SHORT EXERCISE
Copy the data exactly from the line that contains "const film = new" through the line that contains "bpy.context.scene.collection.objects.link(empty)", keeping both end lines and leaving out everything else.

GIVEN DATA
<<<<

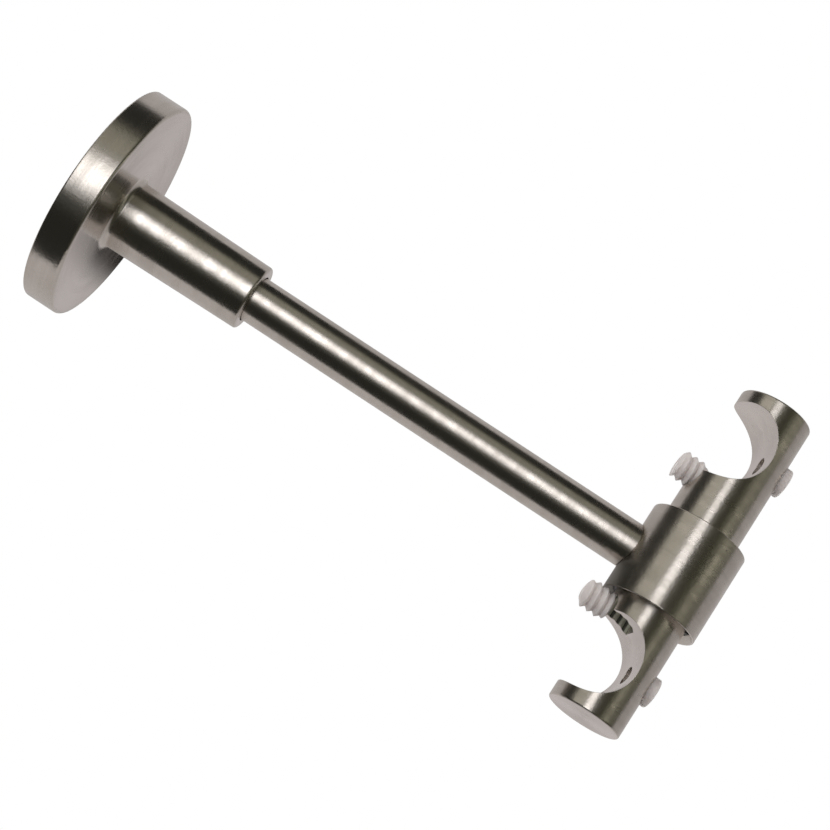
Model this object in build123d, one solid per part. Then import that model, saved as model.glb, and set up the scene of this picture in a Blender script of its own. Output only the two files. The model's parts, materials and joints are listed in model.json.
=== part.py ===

>>>>
<<<<

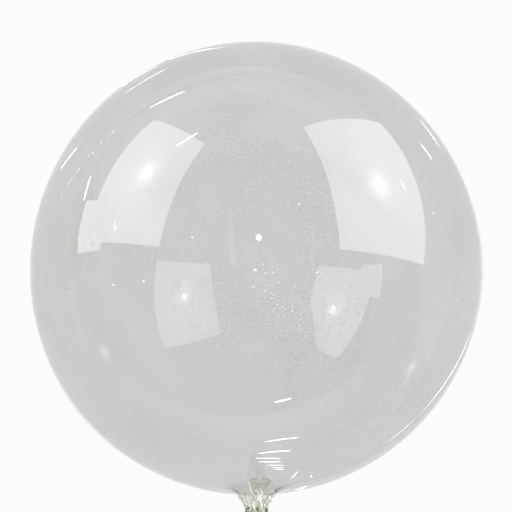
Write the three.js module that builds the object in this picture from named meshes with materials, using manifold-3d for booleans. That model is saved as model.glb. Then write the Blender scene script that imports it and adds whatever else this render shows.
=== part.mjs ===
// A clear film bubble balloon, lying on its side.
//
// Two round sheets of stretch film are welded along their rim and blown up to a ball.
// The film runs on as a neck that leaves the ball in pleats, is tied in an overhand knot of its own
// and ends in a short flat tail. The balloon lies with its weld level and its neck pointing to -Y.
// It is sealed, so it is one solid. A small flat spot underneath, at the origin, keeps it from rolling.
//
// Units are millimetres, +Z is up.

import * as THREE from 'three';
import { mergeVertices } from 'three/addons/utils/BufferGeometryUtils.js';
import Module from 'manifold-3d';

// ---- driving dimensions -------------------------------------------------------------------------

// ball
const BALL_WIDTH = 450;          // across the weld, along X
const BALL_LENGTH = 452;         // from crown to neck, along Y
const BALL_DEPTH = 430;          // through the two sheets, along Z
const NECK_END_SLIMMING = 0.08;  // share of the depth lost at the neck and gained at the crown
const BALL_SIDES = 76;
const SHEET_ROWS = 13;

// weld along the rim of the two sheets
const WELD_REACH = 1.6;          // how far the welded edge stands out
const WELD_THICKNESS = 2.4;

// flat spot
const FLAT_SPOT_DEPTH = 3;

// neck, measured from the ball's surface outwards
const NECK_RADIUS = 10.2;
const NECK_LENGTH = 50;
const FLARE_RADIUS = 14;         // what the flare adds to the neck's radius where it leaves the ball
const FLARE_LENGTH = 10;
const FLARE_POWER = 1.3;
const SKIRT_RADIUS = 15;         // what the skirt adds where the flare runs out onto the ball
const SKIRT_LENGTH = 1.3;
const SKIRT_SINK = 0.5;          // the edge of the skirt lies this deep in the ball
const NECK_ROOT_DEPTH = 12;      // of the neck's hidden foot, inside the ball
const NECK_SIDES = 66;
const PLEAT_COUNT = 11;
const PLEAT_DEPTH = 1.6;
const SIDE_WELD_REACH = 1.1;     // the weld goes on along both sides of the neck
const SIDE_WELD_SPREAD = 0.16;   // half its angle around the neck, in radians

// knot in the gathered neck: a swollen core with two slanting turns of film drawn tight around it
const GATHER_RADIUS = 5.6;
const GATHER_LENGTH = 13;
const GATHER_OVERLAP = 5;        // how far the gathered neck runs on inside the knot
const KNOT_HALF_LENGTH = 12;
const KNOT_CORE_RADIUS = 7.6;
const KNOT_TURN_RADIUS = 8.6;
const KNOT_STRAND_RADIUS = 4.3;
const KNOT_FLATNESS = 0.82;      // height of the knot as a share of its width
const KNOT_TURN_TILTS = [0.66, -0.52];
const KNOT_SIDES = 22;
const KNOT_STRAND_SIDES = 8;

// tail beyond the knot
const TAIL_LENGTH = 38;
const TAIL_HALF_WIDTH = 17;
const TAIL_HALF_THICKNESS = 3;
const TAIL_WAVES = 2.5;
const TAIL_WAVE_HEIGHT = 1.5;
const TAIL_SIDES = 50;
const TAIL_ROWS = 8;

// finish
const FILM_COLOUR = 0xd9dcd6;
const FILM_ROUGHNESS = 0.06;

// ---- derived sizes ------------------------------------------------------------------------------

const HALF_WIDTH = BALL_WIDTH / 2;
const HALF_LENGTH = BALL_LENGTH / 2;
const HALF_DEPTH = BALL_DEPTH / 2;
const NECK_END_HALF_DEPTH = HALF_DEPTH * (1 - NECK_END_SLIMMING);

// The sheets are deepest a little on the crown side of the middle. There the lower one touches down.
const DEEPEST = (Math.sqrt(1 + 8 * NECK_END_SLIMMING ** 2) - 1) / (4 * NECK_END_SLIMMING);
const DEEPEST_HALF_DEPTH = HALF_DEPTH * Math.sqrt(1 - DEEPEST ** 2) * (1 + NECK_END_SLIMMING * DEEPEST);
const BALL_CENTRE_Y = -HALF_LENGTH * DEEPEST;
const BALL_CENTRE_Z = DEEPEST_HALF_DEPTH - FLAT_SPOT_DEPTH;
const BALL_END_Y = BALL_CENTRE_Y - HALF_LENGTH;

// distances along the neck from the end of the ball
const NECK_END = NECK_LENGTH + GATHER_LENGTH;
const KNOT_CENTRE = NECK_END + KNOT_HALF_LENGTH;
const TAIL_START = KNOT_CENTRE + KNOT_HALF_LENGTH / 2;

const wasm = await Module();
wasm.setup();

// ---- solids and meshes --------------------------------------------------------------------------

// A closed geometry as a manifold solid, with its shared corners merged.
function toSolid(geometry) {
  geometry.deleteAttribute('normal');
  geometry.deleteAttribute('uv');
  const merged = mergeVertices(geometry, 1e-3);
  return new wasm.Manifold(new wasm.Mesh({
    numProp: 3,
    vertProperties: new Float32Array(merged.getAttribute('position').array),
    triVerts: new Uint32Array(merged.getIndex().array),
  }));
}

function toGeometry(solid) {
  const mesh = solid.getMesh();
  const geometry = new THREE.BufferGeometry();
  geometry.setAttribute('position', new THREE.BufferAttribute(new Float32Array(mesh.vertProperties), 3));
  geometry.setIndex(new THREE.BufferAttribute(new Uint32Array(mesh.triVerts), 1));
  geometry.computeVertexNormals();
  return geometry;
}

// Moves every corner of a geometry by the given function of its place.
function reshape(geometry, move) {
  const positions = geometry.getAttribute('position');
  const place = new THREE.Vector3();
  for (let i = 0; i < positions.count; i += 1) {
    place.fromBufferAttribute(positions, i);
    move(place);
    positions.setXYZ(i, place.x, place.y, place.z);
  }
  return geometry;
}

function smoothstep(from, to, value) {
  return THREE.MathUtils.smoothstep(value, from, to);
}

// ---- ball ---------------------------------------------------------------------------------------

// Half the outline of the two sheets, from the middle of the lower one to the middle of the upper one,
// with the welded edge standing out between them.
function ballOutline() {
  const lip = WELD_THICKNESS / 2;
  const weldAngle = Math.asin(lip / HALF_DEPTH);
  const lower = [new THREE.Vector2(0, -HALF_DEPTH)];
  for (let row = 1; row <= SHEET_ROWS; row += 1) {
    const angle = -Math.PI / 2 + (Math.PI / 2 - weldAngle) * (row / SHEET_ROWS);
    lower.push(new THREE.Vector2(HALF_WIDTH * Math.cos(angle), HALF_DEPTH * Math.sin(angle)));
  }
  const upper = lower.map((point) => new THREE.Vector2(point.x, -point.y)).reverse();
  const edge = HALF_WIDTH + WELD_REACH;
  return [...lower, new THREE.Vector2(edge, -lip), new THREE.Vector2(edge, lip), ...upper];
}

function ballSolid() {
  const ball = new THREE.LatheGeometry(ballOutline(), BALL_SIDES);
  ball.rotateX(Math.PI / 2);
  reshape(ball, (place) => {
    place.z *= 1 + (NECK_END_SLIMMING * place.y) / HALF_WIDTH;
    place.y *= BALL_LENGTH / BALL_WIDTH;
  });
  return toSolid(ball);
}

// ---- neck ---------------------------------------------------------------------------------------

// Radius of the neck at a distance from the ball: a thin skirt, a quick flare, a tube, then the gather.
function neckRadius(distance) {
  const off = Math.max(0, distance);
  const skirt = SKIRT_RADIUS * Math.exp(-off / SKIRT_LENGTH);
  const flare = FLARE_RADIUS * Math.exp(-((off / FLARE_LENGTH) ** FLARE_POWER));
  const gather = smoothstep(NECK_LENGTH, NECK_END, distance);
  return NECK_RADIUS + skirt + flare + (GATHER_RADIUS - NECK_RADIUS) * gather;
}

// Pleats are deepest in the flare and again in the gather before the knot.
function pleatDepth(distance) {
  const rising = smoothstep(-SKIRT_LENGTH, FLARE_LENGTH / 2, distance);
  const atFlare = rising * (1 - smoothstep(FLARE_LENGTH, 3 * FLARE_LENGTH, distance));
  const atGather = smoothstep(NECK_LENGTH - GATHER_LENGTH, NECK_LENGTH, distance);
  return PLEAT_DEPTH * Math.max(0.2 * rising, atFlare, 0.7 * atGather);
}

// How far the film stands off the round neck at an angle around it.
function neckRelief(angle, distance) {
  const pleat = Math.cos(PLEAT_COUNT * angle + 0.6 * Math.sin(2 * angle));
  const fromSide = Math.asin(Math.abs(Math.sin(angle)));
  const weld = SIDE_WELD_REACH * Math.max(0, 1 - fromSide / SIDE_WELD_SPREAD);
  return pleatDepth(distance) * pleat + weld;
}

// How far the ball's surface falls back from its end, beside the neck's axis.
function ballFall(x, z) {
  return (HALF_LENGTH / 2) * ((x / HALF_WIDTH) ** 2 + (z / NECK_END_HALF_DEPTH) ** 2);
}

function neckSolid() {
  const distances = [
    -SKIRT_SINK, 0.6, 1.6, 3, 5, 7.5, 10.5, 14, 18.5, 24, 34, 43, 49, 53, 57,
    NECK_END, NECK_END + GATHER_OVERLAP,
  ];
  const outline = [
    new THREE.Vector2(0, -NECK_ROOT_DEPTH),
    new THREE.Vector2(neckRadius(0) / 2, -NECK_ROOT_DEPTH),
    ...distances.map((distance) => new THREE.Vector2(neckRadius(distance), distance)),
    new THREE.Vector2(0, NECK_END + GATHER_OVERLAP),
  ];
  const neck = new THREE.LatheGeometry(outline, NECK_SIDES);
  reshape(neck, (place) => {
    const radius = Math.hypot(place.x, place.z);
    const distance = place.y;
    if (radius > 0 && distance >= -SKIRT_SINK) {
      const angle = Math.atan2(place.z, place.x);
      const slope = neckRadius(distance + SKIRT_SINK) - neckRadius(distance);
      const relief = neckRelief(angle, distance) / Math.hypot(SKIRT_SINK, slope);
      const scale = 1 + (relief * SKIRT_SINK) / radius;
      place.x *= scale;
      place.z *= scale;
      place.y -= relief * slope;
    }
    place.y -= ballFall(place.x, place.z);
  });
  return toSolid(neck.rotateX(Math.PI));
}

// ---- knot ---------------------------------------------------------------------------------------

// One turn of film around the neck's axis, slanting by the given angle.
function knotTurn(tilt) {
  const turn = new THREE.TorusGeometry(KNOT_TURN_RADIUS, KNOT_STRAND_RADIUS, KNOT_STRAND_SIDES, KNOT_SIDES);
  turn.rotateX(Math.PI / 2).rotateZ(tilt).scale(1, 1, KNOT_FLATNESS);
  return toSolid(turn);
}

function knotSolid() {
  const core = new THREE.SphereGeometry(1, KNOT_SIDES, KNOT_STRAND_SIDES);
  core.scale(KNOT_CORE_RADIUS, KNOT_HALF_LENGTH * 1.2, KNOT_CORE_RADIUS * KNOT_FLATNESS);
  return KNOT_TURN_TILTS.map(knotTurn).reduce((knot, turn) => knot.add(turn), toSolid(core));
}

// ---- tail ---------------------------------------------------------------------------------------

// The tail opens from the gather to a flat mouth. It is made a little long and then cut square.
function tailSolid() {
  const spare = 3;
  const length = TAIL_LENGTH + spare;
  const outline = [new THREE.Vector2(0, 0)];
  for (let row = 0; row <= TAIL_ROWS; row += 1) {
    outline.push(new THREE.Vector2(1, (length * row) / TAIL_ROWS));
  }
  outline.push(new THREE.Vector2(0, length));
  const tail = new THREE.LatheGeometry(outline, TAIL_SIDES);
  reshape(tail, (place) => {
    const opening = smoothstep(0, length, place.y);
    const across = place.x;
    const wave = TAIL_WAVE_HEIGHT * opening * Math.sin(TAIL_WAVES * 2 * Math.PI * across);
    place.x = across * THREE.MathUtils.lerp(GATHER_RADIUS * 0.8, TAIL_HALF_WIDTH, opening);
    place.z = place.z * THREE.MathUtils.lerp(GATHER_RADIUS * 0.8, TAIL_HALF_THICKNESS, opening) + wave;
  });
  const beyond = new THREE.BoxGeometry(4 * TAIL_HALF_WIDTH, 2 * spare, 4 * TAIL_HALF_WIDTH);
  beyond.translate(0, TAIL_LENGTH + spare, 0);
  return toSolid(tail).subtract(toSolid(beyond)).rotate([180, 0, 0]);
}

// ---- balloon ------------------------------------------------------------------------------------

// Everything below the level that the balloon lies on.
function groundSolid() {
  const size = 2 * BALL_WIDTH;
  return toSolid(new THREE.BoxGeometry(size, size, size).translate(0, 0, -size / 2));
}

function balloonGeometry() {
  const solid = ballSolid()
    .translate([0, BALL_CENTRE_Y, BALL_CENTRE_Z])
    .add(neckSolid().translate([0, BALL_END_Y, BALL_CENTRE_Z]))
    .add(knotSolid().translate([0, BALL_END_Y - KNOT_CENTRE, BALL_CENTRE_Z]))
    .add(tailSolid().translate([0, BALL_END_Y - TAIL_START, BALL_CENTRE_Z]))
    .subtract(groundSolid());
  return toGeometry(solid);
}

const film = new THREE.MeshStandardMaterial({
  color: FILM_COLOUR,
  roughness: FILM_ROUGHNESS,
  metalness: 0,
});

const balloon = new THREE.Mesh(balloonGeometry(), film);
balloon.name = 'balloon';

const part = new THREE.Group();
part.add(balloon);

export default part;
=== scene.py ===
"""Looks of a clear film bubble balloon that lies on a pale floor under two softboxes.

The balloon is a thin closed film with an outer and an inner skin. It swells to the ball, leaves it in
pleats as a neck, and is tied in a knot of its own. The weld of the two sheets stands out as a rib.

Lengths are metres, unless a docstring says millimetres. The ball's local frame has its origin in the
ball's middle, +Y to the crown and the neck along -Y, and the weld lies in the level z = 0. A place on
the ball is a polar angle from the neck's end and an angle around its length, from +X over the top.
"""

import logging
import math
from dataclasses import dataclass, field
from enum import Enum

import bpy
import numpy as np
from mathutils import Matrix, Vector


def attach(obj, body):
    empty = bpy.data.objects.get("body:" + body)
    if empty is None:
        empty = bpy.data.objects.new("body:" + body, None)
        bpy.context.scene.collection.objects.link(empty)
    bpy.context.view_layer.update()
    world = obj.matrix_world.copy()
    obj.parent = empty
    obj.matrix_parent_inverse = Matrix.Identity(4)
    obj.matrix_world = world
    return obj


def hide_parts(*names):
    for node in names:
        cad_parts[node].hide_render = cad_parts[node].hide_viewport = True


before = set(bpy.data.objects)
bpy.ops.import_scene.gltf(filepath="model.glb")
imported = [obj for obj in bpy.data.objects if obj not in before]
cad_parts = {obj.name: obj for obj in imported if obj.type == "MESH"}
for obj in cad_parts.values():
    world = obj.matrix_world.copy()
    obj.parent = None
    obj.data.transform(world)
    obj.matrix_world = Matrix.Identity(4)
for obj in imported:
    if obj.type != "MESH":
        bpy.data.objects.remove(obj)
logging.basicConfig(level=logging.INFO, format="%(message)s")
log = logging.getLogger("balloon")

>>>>

EXERCISE RESPONSE
const film = new THREE.MeshStandardMaterial({
  color: FILM_COLOUR,
  roughness: FILM_ROUGHNESS,
  metalness: 0,
});

const balloon = new THREE.Mesh(balloonGeometry(), film);
balloon.name = 'balloon';

const part = new THREE.Group();
part.add(balloon);

export default part;
=== scene.py ===
"""Looks of a clear film bubble balloon that lies on a pale floor under two softboxes.

The balloon is a thin closed film with an outer and an inner skin. It swells to the ball, leaves it in
pleats as a neck, and is tied in a knot of its own. The weld of the two sheets stands out as a rib.

Lengths are metres, unless a docstring says millimetres. The ball's local frame has its origin in the
ball's middle, +Y to the crown and the neck along -Y, and the weld lies in the level z = 0. A place on
the ball is a polar angle from the neck's end and an angle around its length, from +X over the top.
"""

import logging
import math
from dataclasses import dataclass, field
from enum import Enum

import bpy
import numpy as np
from mathutils import Matrix, Vector


def attach(obj, body):
    empty = bpy.data.objects.get("body:" + body)
    if empty is None:
        empty = bpy.data.objects.new("body:" + body, None)
        bpy.context.scene.collection.objects.link(empty)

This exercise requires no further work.